Também Mello Franco sublinhou que "o problema é [perceber] se neste momento é possível reverter um aumento de capital que foi concretizado em Maio". "Não foi só a PT SGPS [que participou], mas também muitos acionistas estrangeiros. As coisas são como são e eu apanhei a empresa nesta situação", disse o presidente da holding, citado pela Lusa. Mello Franco explicou ainda que o pedido de adiamento por dez dias visa evitar que o processo PT/Altice interfira com a assembleia de obrigacionistas que a Oi irá realizar no dia 26 de Janeiro, numa tentativa para que os credores flexibilizem as condições de pagamento este ano, para aliviar uma situação financeira cada vez mais complicada. A participação accionista na empresa brasileira, que tem uma dívida de pelo menos 15 mil milhões de euros, é neste momento o único activo da PT SGPS.

À saída da AG, o presidente da PT SGPS garantiu ainda que daqui a dez dias o tema em votação será exactamente o mesmo, ou seja, a administração da holding não irá propor qualquer novo ponto a discussão além da venda à Altice.

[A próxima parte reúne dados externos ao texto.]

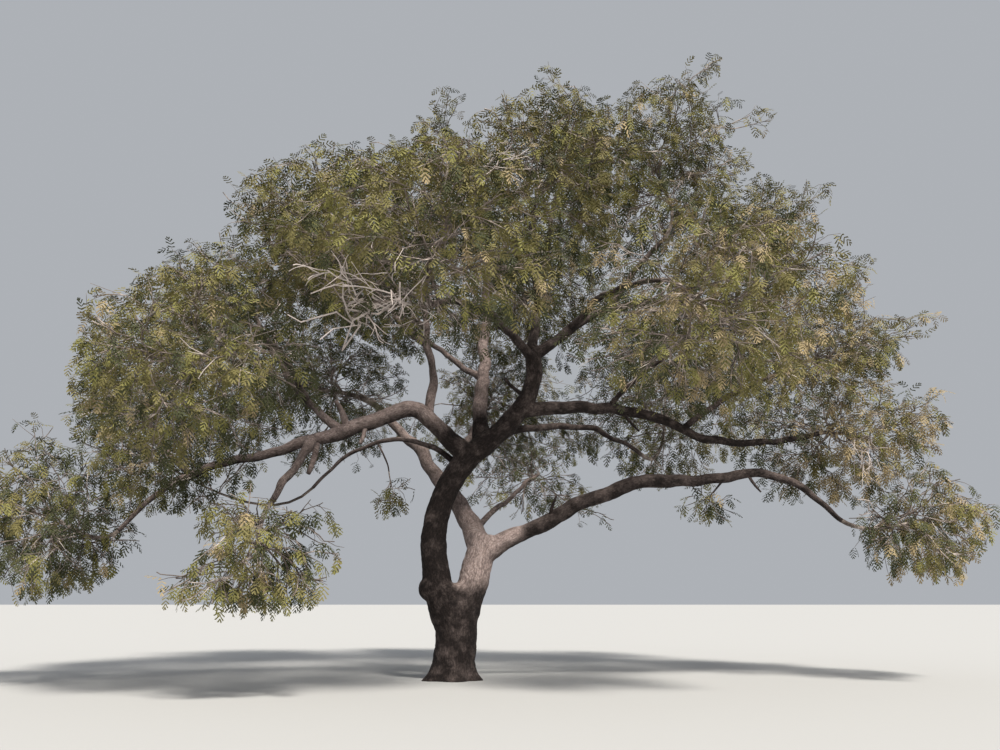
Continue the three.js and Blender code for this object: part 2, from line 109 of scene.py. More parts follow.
# The limbs' middle lines
# The trunk forks low into two stems, and each bough is a tapering limb that leaves its parent at
# a share of the parent's length. In millimetres, with the solids' bends: bow moves the middle of
# a limb off the straight line, and wave bends it to both sides in turn.
MM = 0.001
STEMS = {
    "left_leader": dict(start=(60, 0, 950), tip=(400, -20, 4560), bow=(-600, 0, 0), wave=(40, 0, 0),
                        radius=(270, 240), flare=70, flare_reach=0.8),
    "right_stem": dict(start=(90, 0, 850), tip=(670, 150, 2900), bow=(50, 0, 0), radius=(330, 285), flare=0),
}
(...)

Mello Franco disse que a inclusão de mais um ponto na agenda (como por exemplo a continuidade do negócio com a Oi) só poderá surgir por iniciativa de um accionista com mais de 2% do capital. À saída da AG, Menezes Cordeiro disse apenas que esta possibilidade é uma “matéria jurídica complexa”.

Para a Altice, que tem dito que quer fechar a compra da PT Portugal até Junho, tudo continua a ser simples: “A Altice reitera que a venda da PT Portugal é a melhor solução para a operadora, para os seus trabalhadores e para a manutenção do programa de investimento da empresa”, disse fonte oficial da empresa francesa.

A possibilidade de venda da PT Portugal levou apenas 50% do capital da PT SGPS à AG de ontem. Não é que a PT tenha tido ao longo dos anos afluências historicamente elevadas nas suas AG (nos últimos anos alguns dos pontos altos terão sido a AG que votou contra a OPA da Sonaecom, que teve uma representação de 66%, e aquela em que se votou o fim da golden share detida pelo Estado, com 68% de votos representados), mas o interesse demonstrado pelos accionistas ficou claramente abaixo da controvérsia que o tema tem gerado.